(Entries with model source code)
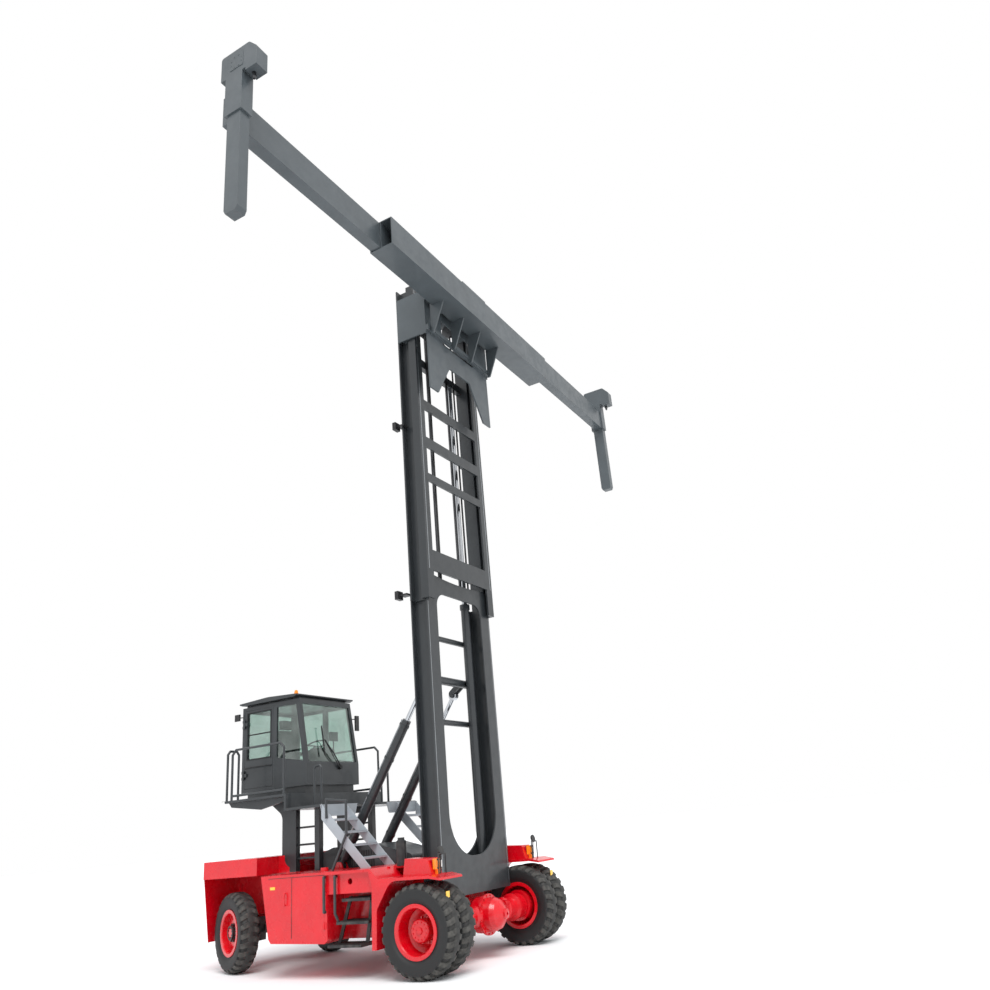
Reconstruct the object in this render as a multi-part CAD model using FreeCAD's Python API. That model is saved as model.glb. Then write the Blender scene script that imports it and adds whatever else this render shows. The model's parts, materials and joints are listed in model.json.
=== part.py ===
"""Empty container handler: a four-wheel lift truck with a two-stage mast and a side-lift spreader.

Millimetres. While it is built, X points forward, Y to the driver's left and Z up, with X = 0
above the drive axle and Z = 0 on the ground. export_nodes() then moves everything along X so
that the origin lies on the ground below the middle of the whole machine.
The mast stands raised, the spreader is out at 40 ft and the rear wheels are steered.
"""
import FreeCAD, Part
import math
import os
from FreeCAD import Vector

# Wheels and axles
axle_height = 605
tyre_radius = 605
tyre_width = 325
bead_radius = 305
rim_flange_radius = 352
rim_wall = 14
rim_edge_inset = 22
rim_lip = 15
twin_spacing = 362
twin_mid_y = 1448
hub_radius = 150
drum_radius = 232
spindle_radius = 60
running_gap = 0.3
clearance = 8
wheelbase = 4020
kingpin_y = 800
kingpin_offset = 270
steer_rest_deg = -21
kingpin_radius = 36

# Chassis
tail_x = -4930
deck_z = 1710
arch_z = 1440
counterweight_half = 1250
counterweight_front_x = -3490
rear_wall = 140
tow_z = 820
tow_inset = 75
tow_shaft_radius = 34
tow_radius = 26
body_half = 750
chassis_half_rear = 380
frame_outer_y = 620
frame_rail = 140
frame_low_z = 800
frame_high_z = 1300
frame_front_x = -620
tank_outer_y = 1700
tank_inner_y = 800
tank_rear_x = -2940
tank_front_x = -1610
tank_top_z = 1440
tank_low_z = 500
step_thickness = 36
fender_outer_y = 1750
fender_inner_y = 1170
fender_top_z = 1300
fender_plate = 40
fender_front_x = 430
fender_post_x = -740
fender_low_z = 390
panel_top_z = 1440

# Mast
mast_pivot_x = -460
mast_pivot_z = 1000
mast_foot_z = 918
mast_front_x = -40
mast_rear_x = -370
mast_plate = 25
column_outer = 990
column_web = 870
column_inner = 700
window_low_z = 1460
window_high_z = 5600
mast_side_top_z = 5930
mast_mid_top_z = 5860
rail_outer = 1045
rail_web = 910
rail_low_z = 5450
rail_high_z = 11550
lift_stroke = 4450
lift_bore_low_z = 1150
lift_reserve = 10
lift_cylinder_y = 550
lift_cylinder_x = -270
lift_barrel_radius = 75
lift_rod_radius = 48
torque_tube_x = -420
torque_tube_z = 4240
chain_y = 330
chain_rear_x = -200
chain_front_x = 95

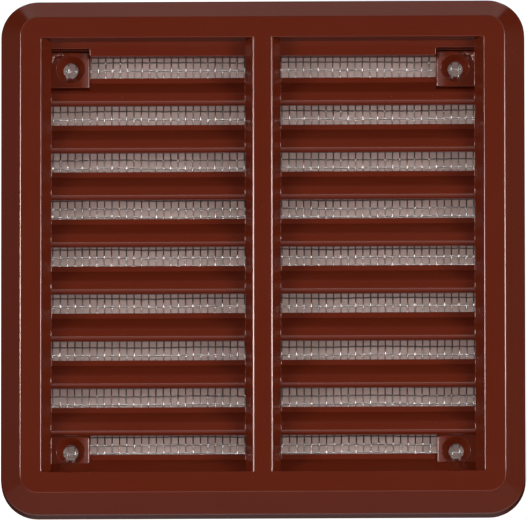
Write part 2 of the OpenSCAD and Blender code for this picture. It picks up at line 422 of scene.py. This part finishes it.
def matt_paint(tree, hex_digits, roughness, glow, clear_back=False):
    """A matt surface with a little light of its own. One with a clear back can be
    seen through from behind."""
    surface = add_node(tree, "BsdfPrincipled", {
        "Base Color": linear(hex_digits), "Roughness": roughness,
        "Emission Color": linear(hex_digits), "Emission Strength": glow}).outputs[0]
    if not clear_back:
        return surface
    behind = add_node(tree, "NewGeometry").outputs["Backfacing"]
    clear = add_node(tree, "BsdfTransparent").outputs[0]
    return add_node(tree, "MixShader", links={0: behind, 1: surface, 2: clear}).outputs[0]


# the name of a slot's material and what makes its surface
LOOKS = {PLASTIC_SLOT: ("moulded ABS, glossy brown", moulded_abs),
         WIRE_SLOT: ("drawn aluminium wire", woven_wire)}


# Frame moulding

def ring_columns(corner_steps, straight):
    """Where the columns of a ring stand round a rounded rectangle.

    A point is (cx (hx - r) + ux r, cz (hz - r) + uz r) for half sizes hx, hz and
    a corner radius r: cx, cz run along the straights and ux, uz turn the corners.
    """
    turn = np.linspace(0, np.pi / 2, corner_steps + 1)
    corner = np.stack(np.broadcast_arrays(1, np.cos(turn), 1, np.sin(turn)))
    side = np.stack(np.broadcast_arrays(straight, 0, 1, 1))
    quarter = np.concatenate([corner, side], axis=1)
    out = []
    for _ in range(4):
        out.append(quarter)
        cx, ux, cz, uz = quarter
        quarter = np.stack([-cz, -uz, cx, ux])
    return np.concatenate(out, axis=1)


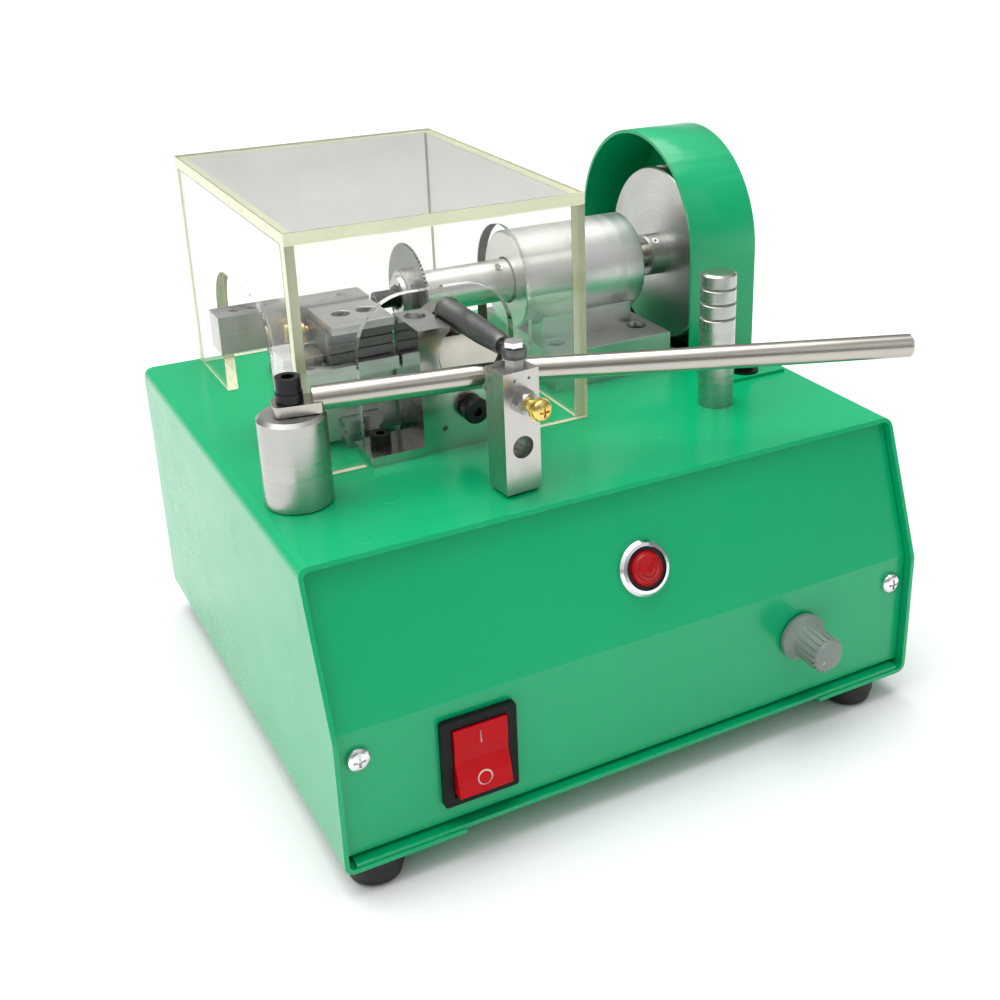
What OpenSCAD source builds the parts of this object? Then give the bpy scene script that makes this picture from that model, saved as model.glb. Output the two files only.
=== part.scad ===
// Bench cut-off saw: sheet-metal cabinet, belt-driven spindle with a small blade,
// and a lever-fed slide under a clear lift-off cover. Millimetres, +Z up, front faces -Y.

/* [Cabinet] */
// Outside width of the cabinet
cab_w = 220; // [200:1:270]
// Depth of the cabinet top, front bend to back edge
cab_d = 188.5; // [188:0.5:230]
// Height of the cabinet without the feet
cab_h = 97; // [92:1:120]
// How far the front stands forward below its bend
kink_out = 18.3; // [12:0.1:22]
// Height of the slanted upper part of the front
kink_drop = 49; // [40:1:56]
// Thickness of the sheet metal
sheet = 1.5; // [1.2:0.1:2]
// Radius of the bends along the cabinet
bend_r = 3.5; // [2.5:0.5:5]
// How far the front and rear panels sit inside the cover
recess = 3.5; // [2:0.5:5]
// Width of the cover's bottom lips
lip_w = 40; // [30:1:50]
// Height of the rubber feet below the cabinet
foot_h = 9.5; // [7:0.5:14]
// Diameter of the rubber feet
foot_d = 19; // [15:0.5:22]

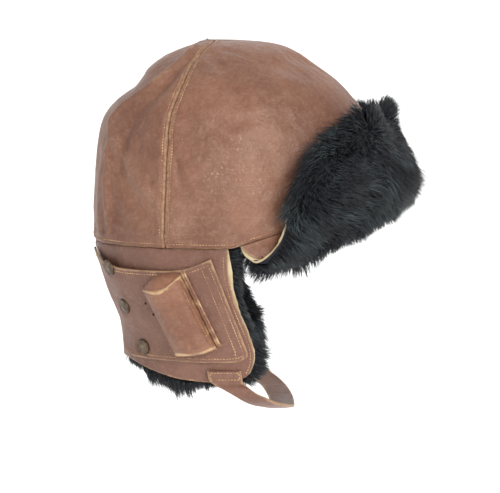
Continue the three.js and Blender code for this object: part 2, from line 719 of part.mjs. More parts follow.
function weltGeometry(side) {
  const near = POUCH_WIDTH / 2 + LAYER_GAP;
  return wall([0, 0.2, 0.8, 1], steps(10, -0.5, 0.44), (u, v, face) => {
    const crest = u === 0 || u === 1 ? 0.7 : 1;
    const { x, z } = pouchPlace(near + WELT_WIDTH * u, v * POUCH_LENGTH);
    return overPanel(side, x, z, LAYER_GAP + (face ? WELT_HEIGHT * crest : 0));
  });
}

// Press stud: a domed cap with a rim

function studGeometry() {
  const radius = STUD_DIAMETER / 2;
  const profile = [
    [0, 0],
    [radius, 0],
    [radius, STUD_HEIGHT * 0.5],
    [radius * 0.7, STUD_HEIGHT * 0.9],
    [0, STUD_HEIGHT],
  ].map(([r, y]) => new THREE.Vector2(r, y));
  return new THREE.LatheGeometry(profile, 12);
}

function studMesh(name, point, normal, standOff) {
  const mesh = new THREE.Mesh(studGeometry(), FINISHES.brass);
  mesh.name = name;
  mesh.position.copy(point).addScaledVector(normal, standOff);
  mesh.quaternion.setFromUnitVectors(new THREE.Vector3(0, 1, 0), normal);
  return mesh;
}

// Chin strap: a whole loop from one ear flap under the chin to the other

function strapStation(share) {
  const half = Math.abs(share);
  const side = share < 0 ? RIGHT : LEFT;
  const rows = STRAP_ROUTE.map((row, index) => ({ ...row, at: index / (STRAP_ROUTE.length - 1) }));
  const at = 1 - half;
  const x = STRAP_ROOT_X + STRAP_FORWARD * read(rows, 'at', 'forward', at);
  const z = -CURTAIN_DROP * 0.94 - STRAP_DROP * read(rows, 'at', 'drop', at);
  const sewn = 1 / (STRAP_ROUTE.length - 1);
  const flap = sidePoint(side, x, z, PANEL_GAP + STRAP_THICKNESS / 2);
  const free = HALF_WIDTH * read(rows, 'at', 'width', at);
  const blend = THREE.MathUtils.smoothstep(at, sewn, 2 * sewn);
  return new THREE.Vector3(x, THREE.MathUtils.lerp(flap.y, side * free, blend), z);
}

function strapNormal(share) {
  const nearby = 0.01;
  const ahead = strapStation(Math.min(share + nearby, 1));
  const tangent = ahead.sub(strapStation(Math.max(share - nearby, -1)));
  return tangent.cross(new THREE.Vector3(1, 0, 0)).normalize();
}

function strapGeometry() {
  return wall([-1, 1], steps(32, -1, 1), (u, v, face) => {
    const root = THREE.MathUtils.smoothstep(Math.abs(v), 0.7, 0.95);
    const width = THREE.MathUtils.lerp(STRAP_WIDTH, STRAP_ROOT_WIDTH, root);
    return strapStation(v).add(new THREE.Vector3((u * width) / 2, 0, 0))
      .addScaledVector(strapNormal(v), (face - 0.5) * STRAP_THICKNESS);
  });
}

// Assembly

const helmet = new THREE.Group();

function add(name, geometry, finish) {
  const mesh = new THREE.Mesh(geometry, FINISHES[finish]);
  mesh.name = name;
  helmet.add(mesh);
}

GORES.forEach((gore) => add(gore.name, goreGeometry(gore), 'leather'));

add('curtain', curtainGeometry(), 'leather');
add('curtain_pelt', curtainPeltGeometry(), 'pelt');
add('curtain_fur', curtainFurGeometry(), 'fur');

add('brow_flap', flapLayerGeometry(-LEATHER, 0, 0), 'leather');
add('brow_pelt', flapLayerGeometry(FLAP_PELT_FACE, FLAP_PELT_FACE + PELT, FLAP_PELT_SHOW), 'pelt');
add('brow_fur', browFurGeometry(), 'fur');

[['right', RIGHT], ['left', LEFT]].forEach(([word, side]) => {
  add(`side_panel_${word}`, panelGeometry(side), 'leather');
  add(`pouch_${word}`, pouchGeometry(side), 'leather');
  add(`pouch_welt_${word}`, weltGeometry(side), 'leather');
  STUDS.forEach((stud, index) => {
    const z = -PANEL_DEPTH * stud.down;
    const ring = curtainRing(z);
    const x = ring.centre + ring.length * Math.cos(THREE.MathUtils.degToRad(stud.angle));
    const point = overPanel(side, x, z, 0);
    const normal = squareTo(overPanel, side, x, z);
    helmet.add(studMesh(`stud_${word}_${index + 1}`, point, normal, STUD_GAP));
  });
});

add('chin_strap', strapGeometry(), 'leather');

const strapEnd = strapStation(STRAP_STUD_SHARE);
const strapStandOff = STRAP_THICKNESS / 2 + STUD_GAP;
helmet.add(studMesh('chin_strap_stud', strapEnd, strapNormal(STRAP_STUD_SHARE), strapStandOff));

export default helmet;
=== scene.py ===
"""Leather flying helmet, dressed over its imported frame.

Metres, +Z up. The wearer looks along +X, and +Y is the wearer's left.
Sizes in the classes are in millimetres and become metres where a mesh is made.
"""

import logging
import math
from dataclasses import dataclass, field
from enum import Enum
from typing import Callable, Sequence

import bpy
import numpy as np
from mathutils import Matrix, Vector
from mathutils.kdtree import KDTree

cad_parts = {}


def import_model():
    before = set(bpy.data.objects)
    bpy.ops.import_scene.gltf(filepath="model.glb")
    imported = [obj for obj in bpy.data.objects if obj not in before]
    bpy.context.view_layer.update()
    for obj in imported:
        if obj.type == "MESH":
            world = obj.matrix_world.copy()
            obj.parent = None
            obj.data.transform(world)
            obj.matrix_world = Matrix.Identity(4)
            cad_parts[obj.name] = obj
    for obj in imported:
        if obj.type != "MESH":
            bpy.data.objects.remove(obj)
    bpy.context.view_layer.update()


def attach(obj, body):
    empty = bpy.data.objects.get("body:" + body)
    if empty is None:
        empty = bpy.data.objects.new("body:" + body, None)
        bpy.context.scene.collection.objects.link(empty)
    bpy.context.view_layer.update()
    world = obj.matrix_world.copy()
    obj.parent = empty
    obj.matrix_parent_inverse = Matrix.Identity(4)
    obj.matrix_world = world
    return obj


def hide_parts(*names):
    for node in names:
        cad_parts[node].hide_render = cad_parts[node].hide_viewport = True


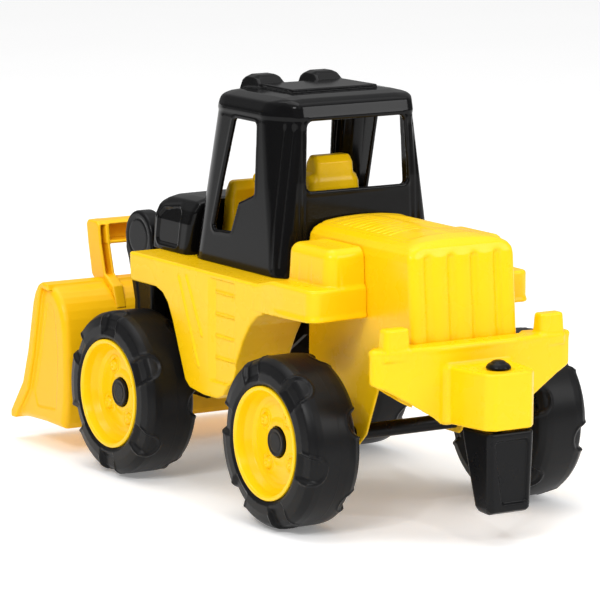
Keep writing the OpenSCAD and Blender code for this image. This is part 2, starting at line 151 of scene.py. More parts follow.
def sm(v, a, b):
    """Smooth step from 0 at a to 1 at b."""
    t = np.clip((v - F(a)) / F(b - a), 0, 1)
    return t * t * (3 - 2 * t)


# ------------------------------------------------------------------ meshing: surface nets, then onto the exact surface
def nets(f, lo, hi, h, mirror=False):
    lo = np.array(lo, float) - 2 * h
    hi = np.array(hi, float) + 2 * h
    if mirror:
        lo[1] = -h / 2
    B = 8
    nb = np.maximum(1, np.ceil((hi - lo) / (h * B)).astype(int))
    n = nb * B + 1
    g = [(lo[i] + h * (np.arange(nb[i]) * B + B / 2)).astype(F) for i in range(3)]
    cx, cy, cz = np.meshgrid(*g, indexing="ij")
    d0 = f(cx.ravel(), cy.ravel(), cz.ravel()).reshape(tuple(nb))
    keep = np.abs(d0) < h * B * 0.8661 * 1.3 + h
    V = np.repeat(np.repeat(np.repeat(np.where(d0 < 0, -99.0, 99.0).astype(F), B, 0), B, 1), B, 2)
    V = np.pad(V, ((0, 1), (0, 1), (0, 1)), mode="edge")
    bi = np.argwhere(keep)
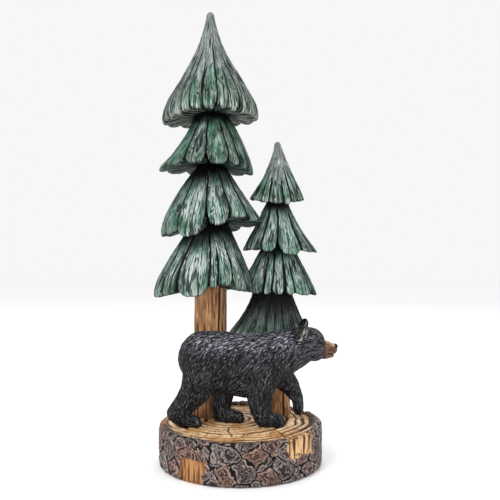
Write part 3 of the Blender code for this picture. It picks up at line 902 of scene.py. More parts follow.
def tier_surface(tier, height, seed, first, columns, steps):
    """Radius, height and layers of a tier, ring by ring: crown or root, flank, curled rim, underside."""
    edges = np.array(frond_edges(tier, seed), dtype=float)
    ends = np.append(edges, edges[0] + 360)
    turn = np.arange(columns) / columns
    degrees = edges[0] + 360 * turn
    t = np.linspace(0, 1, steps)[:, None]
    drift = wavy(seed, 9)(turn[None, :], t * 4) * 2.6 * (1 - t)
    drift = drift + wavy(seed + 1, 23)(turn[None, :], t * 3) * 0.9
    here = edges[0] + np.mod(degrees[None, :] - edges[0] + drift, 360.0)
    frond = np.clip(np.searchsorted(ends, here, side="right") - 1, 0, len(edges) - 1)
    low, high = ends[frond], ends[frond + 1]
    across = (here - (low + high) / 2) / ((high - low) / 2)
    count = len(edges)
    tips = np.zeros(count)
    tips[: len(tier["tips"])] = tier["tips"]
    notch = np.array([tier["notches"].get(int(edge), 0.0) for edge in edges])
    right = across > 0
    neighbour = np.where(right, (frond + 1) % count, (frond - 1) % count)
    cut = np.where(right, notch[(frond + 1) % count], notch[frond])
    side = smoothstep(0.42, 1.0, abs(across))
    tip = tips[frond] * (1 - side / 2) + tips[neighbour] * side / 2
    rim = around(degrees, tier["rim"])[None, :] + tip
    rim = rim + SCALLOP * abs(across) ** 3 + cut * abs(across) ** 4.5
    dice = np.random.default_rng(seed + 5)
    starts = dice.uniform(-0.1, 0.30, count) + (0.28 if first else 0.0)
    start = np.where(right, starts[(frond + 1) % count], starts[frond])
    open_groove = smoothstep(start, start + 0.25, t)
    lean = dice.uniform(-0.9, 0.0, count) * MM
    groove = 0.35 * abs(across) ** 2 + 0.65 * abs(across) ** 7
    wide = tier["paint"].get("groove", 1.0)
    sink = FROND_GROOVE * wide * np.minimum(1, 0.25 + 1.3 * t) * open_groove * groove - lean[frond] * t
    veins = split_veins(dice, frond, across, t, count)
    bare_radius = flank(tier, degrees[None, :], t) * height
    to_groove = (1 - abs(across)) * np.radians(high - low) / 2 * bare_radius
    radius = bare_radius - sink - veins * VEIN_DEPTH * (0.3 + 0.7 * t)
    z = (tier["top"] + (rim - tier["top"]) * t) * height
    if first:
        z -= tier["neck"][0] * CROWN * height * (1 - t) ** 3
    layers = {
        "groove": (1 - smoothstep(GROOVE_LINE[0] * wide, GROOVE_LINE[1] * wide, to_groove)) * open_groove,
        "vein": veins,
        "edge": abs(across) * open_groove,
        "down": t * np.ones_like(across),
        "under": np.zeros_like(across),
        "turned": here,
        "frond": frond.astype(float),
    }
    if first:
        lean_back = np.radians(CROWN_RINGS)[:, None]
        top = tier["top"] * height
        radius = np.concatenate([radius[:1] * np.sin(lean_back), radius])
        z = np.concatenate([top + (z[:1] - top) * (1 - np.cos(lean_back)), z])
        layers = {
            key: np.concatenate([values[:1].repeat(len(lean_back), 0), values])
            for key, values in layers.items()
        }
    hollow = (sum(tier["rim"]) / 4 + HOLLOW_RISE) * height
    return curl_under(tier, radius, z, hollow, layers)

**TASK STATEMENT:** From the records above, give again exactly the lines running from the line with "[['right', RIGHT], ['left', LEFT]].forEach(([word, side])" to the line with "bpy.data.objects.remove(obj)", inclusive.

**FULL ANSWER:**
[['right', RIGHT], ['left', LEFT]].forEach(([word, side]) => {
  add(`side_panel_${word}`, panelGeometry(side), 'leather');
  add(`pouch_${word}`, pouchGeometry(side), 'leather');
  add(`pouch_welt_${word}`, weltGeometry(side), 'leather');
  STUDS.forEach((stud, index) => {
    const z = -PANEL_DEPTH * stud.down;
    const ring = curtainRing(z);
    const x = ring.centre + ring.length * Math.cos(THREE.MathUtils.degToRad(stud.angle));
    const point = overPanel(side, x, z, 0);
    const normal = squareTo(overPanel, side, x, z);
    helmet.add(studMesh(`stud_${word}_${index + 1}`, point, normal, STUD_GAP));
  });
});

add('chin_strap', strapGeometry(), 'leather');

const strapEnd = strapStation(STRAP_STUD_SHARE);
const strapStandOff = STRAP_THICKNESS / 2 + STUD_GAP;
helmet.add(studMesh('chin_strap_stud', strapEnd, strapNormal(STRAP_STUD_SHARE), strapStandOff));

export default helmet;
=== scene.py ===
"""Leather flying helmet, dressed over its imported frame.

Metres, +Z up. The wearer looks along +X, and +Y is the wearer's left.
Sizes in the classes are in millimetres and become metres where a mesh is made.
"""

import logging
import math
from dataclasses import dataclass, field
from enum import Enum
from typing import Callable, Sequence

import bpy
import numpy as np
from mathutils import Matrix, Vector
from mathutils.kdtree import KDTree

cad_parts = {}


def import_model():
    before = set(bpy.data.objects)
    bpy.ops.import_scene.gltf(filepath="model.glb")
    imported = [obj for obj in bpy.data.objects if obj not in before]
    bpy.context.view_layer.update()
    for obj in imported:
        if obj.type == "MESH":
            world = obj.matrix_world.copy()
            obj.parent = None
            obj.data.transform(world)
            obj.matrix_world = Matrix.Identity(4)
            cad_parts[obj.name] = obj
    for obj in imported:
        if obj.type != "MESH":
            bpy.data.objects.remove(obj)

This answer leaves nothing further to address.